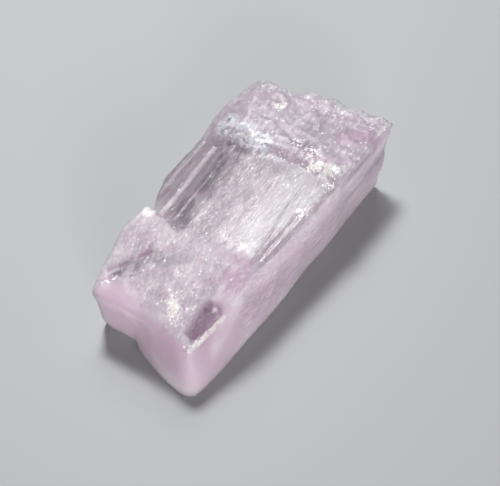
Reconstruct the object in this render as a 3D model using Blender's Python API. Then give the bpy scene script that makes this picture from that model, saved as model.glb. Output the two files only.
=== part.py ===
"""Kunzite crystal: a cleaved lath of lilac spodumene, lying on its flat side.

It is one natural piece, so it is one solid. +X runs along the crystal's long
axis, from the near end to the far end, and +Z is up. The origin is under the
middle of the crystal's box, on the plane that it rests on.
"""

import math

import bmesh
import bpy
from mathutils import Vector, noise

MM = 0.001

# Driving dimensions, in millimetres
LENGTH = 31.5
WIDTH = 16.4
HEIGHT = 8.2

# The table is the flat cleavage in the middle of the top, and the slope beside
# it is the second cleavage, which drops to the left side
TABLE_TOP = 7.4
SLOPE_START_Y = 1.5
SLOPE_DEGREES = 25.0

# The cap is the rough layer that is left over the far end. Its left part falls away
# from a line that slants outwards past CAP_LEFT_START_X
CAP_TOP = 8.0
CAP_EDGE_X = 6.9
CAP_FALL_DEGREES = 4.0
CAP_LEFT_START_Y = 4.0
CAP_LEFT_START_X = 8.0
CAP_LEFT_START_SLANT = 0.12
CAP_LEFT_DEGREES = 36.0

# The block is the raised near end, which falls away towards the end face
BLOCK_TOP = 7.5
BLOCK_EDGE_X = -3.6
BLOCK_FALL_START_X = -6.5
BLOCK_FALL_DEGREES = 14.0
BLOCK_EDGE_SLANT = 0.4
BLOCK_EDGE_LEFT_Y = 6.0
BLOCK_EDGE_SLANT_WIDTH = 4.2

# Flat-floored pits in the block's top: middle in plan, size and depth of each
PITS = (
    ((-11.7, -4.5), (3.2, 1.7), 0.6),
    ((-11.2, 4.5), (1.9, 1.2), 0.45),
    ((-9.2, 3.4), (3.6, 0.9), 0.35),
)
PIT_WALL = 0.5

# Relief of the broken faces
HACKLE_PITCH = 1.5
HACKLE_DEPTH = 0.4
END_HACKLE_PITCH = 1.8
END_HACKLE_DEPTH = 0.6

# Relief of the cleaved and the grown faces, which run along the crystal
STEP_PITCH = 0.9
STEP_DEPTH = 0.16
SIDE_STEP_PITCH = 1.15
SIDE_BULGE = 0.16

# The skin is the old frosted surface of the near end and of the right side's near
# part, which is worn round by this many passes of smoothing
SKIN_END_X = -12.2
SKIN_SIDE_X = 4.0
SKIN_SIDE_Y = -5.0
SKIN_PASSES = 16

# Cells of the working mesh along the crystal, and triangles of the finished one
REMESH_DEPTH = 7
REMESH_FILL = 0.9
FINISHED_TRIANGLES = 9400

# The far end's face is broken back between its corners: middle and half width of
# the hollow across the crystal, its depth, and where it fades out along it
FAR_HOLLOW_Y = 2.8
FAR_HOLLOW_HALF = 3.6
FAR_HOLLOW_DEPTH = 0.9
FAR_HOLLOW_START_X = 12.0

# Extra depth under the foot, which is cut off flat at the end
SPARE = 2.5

LILAC = (0.62, 0.42, 0.55, 1.0)


def clear_scene():
    for old in list(bpy.data.objects):
        bpy.data.objects.remove(old, do_unlink=True)


def object_from(bm, name):
    """A new object that holds the bmesh, with its normals facing out."""
    bmesh.ops.recalc_face_normals(bm, faces=bm.faces)
    mesh = bpy.data.meshes.new(name)
    bm.to_mesh(mesh)
    bm.free()
    made = bpy.data.objects.new(name, mesh)
    bpy.context.scene.collection.objects.link(made)
    return made


def box(low, high):
    """A box between two corners, given in millimetres."""
    bm = bmesh.new()
    bmesh.ops.create_cube(bm, size=1.0)
    for vert in bm.verts:
        for axis in range(3):
            middle = (low[axis] + high[axis]) / 2
            vert.co[axis] = MM * (middle + vert.co[axis] * (high[axis] - low[axis]))
    return bm


def facing(azimuth, lean):
    """The direction at this angle in plan, raised by lean, both in degrees."""
    a, b = math.radians(azimuth), math.radians(lean)
    return Vector((math.cos(a) * math.cos(b), math.sin(a) * math.cos(b), math.sin(b)))


def cleave(bm, point, azimuth, lean):
    """Breaks off all that lies in front of a plane through the point."""
    cut = bmesh.ops.bisect_plane(
        bm,
        geom=bm.verts[:] + bm.edges[:] + bm.faces[:],
        plane_co=MM * Vector(point),
        plane_no=facing(azimuth, lean),
        clear_outer=True,
    )
    edges = [item for item in cut["geom_cut"] if isinstance(item, bmesh.types.BMEdge)]
    if edges:
        bmesh.ops.contextual_create(bm, geom=edges)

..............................

[WHAT IS ASKED]
Please print the material above exactly as it appears, from its first line through the line containing "its flat side.", inclusive, and stop there.

[COMPLETED EXERCISE]
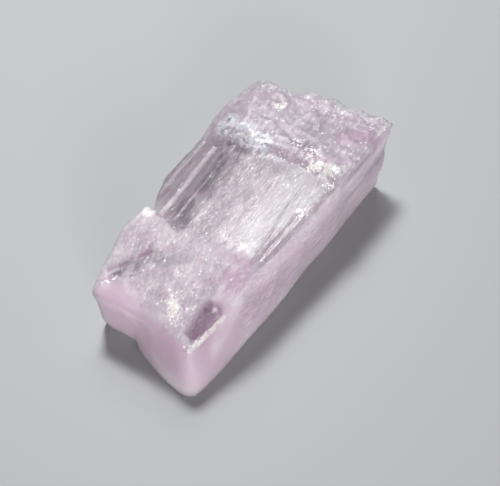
Reconstruct the object in this render as a 3D model using Blender's Python API. Then give the bpy scene script that makes this picture from that model, saved as model.glb. Output the two files only.
=== part.py ===
"""Kunzite crystal: a cleaved lath of lilac spodumene, lying on its flat side.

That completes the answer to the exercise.